First, it would deal a considerable blow to the flow of traffic in St Andrews. Market Street is a very busy street, and relieves, vehicular traffic in the smaller streets. The thought of dozens of cars inching forward through the rest of the town’s exceedingly narrow lanes is indeed an absurd one from the driver’s point of view.

But the inconvenience to residents would be far greater: the increased pressure on smaller streets would completely spoil the quiet, idyllic ambience of the town’s outskirts, and would constitute a considerable nuisance to locals — to whom, I’m sure you’ll agree, we students constitute enough of a nuisance already.

Second, the pedestrianising of Market Street would eliminate the easy access that delivery trucks have to businesses, especially those with a constant flow of goods (think Tesco, Starbucks, etc). Refuse collection, of course, would be similarly impaired.

While these practical considerations pose a significant challenge to the pedestrianising of Market Street, I think they can be dismissed, at least to a certain extent, as first-world problems: “my god, how could we expect a delivery person to push a produce-carrying cart fifty metres instead of ten?!” etc.

I would like to return, instead, to the issue of atmosphere.

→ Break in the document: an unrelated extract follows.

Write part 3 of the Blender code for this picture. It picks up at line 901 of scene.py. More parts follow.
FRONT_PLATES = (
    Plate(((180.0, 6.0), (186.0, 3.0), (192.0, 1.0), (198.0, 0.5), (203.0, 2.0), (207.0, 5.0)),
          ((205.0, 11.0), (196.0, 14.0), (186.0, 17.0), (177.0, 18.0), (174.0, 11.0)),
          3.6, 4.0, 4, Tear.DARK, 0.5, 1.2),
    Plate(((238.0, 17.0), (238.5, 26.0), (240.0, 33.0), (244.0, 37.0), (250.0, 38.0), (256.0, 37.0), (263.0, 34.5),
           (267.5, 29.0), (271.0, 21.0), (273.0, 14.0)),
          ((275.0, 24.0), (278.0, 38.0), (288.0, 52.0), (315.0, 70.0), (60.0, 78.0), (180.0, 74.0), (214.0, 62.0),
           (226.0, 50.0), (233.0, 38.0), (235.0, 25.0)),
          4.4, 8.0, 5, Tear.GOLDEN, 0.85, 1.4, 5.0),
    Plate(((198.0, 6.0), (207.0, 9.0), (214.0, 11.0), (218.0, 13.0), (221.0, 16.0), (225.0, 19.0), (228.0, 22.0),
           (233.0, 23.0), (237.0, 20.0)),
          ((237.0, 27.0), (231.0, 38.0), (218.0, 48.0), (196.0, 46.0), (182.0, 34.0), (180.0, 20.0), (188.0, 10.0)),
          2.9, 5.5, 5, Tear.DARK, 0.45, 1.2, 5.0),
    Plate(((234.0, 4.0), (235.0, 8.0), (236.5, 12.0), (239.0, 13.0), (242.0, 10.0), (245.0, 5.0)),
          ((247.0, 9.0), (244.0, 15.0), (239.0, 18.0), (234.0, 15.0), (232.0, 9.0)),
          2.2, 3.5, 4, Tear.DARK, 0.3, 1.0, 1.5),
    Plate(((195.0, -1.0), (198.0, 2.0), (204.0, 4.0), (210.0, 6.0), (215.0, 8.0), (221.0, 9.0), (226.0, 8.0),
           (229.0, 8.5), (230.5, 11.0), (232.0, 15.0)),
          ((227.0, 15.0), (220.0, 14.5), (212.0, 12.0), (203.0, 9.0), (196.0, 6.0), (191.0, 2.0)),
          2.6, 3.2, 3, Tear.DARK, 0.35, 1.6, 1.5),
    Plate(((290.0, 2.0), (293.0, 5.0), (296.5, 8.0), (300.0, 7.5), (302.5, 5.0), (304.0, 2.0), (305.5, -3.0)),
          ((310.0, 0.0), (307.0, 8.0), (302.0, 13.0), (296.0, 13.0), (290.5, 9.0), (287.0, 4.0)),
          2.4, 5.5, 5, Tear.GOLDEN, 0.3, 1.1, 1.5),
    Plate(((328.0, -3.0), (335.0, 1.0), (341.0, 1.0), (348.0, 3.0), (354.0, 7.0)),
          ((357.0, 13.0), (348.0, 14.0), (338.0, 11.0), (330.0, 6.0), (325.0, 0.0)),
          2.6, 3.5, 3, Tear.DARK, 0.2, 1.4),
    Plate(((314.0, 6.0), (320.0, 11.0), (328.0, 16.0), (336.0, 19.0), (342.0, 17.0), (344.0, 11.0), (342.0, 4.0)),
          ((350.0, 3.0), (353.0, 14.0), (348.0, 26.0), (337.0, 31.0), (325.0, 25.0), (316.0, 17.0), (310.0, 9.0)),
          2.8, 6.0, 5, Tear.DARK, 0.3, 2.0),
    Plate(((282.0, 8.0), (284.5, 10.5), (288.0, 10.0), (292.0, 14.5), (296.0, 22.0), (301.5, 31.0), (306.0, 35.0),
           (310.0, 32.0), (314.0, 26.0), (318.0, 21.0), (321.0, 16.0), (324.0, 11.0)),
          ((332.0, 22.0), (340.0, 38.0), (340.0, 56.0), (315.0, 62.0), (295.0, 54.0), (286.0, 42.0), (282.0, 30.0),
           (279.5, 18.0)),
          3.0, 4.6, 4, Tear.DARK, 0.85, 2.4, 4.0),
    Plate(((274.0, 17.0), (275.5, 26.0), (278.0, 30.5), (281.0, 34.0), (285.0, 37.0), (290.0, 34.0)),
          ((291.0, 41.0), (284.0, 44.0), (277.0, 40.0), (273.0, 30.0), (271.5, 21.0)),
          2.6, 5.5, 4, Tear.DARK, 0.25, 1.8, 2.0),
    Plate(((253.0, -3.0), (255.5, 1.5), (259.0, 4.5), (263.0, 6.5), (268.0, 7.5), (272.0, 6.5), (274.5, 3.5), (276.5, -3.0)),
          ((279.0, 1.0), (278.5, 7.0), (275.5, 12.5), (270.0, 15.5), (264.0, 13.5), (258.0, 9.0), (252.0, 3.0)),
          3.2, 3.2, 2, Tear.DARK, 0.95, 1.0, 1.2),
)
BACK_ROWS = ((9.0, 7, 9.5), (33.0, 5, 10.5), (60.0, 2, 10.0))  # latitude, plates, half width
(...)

I have admitted that my first reaction is to think that the pedestrianisation of Market Street would do much for the ambience of the town: it would allow us to appreciate St Andrews’ historical essence without the distracting interruptions of cars, trucks, motorcycles, and the like.

Some further consideration, however, leads us to the conclusion that, in fact, the pedestrianisation of Market Street would do litt le to eliminate these distractions. Perhaps the town’s most impressive historical site, the Cathedral, would nevertheless remain constantly circled by vehicles — especially those most exasperating: the two-dozen-strong Sunday motorcycle “parade”.

Perhaps more importantly, I believe that the pedestrianisation of Market Street would, in fact, do damage to the town’s atmosphere. While St Andrews’ greatest value is histori- cal, I think it is important to recognise that the town has evolved.

In my piece for this year’s Freshers’ Magazine I wrote that St Andrews is unique not only for its wondrous landmarks, but for its flurry of activity, its buzz. An integral part of this buzz is our doings as students — think balls, dinners, galas, sporting events — but another is the town’s bustle.

The beautiful picture of townspeople and visitors intermingling along a pedestrianised Market Street on a sunny day is, for the most part, a fantasy. For most of the year, such an image is inconceivable, and while pedestrianising Market would certainly render the town less noisy, it would, I think, kill the bustle that is integral to keeping this town alive.